Sur la même longueur d’onde
Comme Euripide, la réalisatrice Yasmin Fedda comprend bien qu’elle a affaire à des gens dont la douleur persiste, et que leur statut de réfugiées leur pèse de plus en plus. C’est pourquoi Fedda a bien réussi à mettre ces réfugiées-protagonistes à leur aise face aux caméras, mais avant tout face à leur traumatisme. Ces dernières réagissent parfois sans penser ni aux caméras ni aux spectateurs. Les unes d’entre elles s’adressant — à titre d’exemple — au cameraman ou reprennent même parfois leur dialogue de manière assez ironique, afin de faire rire ou détendre leur entourage.
Entre histoires personnelles et extraits de la pièce originelle, les réfugiées syriennes font office de protagonistes-témoins, tout au long du documentaire.
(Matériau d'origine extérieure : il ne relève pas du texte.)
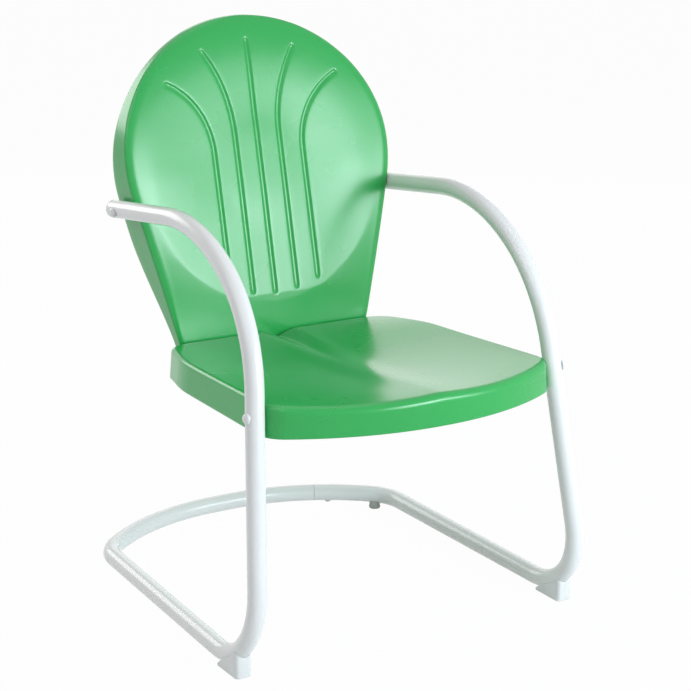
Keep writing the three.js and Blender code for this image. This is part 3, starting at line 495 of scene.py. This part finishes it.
def panel_depth(out, height):
    edge = bend_depth(height) - roll_depth(height)
    bulge = min(edge - face_depth, bulge_full) * (1 - eased(height, bulge_below, flat_above))
    inner_half = max(sheet, half_width_at(height, roll_width(height)))
    across = min(1.0, abs(out) / inner_half)
    inside = min(1.0, max(0.0, inside_dish(out, height) / dish_slope))
    lipped, soft = math.sin(inside * math.pi / 2), eased(inside, 0.0, 1.0)
    dish = between(lipped, soft, eased(height, lipped_below, soft_above))
    return edge - bulge * (1 - across ** 3) + dish_depth * dish


# Flutes are counted outwards from the middle one. Each runs straight up to a height and
# then turns outwards with a radius; the middle one goes straight up all the way.
flute_turns = ((top_height, 0.216), (0.665, 0.216), (0.640, 0.119))
flute_spacing = 0.0385
flute_width = 0.011
flute_depth = 0.0024
flute_fade = 0.008
flute_floor_share = 0.12
flute_edge_share = 0.46
flute_above_lip = 0.010
flute_below_rim = 0.013


def flute_point(number, distance, aside):
    turn_height, radius = flute_turns[number]
    upright = turn_height - foot_height
    angle = max(0.0, distance - upright) / radius
    out = number * flute_spacing + radius * (1 - math.cos(angle)) + aside * math.cos(angle)
    height = foot_height + min(distance, upright) + (radius - aside) * math.sin(angle)
    return Vector((out, height))


def on_inner_rim(point):
    across = point.x / (half_width - roll_full)
    above = max(0.0, point.y - widest_height) / (top_rise - roll_full)
    return math.hypot(across, above)


# Rows run up along the flutes: the skirt, the lip of the dish, a flute's start, its
# length and its end, and the last few up to the rim.
skirt_rows = 12
short_rows = 4
length_rows = 44
search_within = 0.00001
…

La mise en scène du docu-fiction est tout à fait adéquate au genre dramatique assez complexe. Quoique trop classique et presque dénudée de nouveautés stylistiques, la mise en scène s’avère à la fois chorale et harmonieuse, malgré quelques minutes de longueur. Le dévoilement ascendant des souffrances et des lésions des personnages offre plus de puissance et de significations au tout. Ceci est accentué par un va-et-vient entre le texte d’Euripide et la vie réelle de ces Syriennes, ainsi que par la noirceur régnant sur les costumes, le décor et l’éclairage de la scène de théâtre.
Après plus de 2 000 ans, les sentiments d’exil, de déracinement et de deuil restent les mêmes, endurés par les reines de la mythologie grecque ou pour les actuelles réfugiées syriennes. Ce sont des sentiments universels, prêtant voix à la souffrance.